Identity documents and other items belonging to murdered Italian student Giulio Regeni were found in bag linked to a member of a kidnapping gang who was killed in a shootout with police, Egypt's interior ministry said on Friday.
Human rights groups have said that torture marks on 28-year-old researcher Regeni's body, found in a ditch on Cairo's western outskirts last month, indicated he was killed by Egyptian security services, an allegation the government has strongly denied.
Egypt's interior ministry posted on its Facebook page photos of Regeni’s passport as well as his American University in Cairo and Cambridge University ID cards, saying the documents were in a "red handbag bearing the Italian flag" along with other items such as his credit card and two mobile phones, daily Ahram reported on its website.
The apartment, located in Qalyoubiya Governorate, north of Cairo, is owned by a sister of one of the alleged gang members, 52-year-old Tarek Saad. His wife confirmed while being interrogated that the red handbag belonged to her late husband, the ministry's statement added.
Saad, his 26-year-old son and two other alleged gang ringleaders were killed in a shootout with police on Thursday which began when they opened fire on police pursuing their van, the ministry said.
The ministry named all four alleged gang ringleaders and described Saad as a dangerous offender guilty of fraud and other offences.

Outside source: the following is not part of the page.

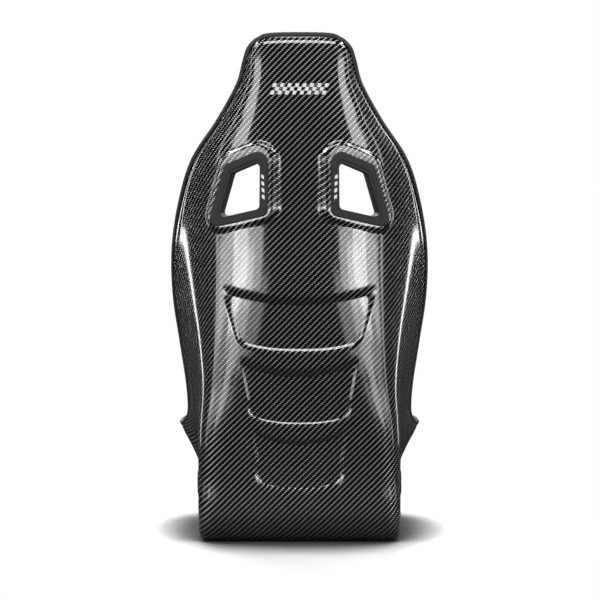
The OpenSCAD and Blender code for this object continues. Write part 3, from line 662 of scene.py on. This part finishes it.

Security forces had targeted the criminal gang which had Regeni's bag and had "specialised in impersonating police officers and forcibly robbing them," the ministry stated.
The gang has robbed nine people including several Egyptians as well as foreigners including an Italian named as David K, said the ministry.
Italian politicians of all stripes reacted sceptically to the alleged recovery of Regeni's documents at a flat linked to the kidnapping gang.
Unnamed sources at the office of prime minister Matteo Renzi were quoted as saying on Friday that the Italian government remained determined to get the whole truth on Regeni's murder.
Italian and Egyptian prosecutors in mid-March agreed at a meeting in Cairo to boost cooperation in probing Regeni's murder, which Italian foreign minister Paolo Gentiloni said it had been "insufficient".
Regeni vanished in Cairo on 25 January on the anniversary of the 2011 uprising that ended ex-president Hosni Mubarak's 30-year-rule, during an unprecedented crackdown by Egypt's government on dissent.
He was researching independent trade unions and had written articles critical of the Egyptian government, the Italian newspaper that published the articles under a pseudonym, said.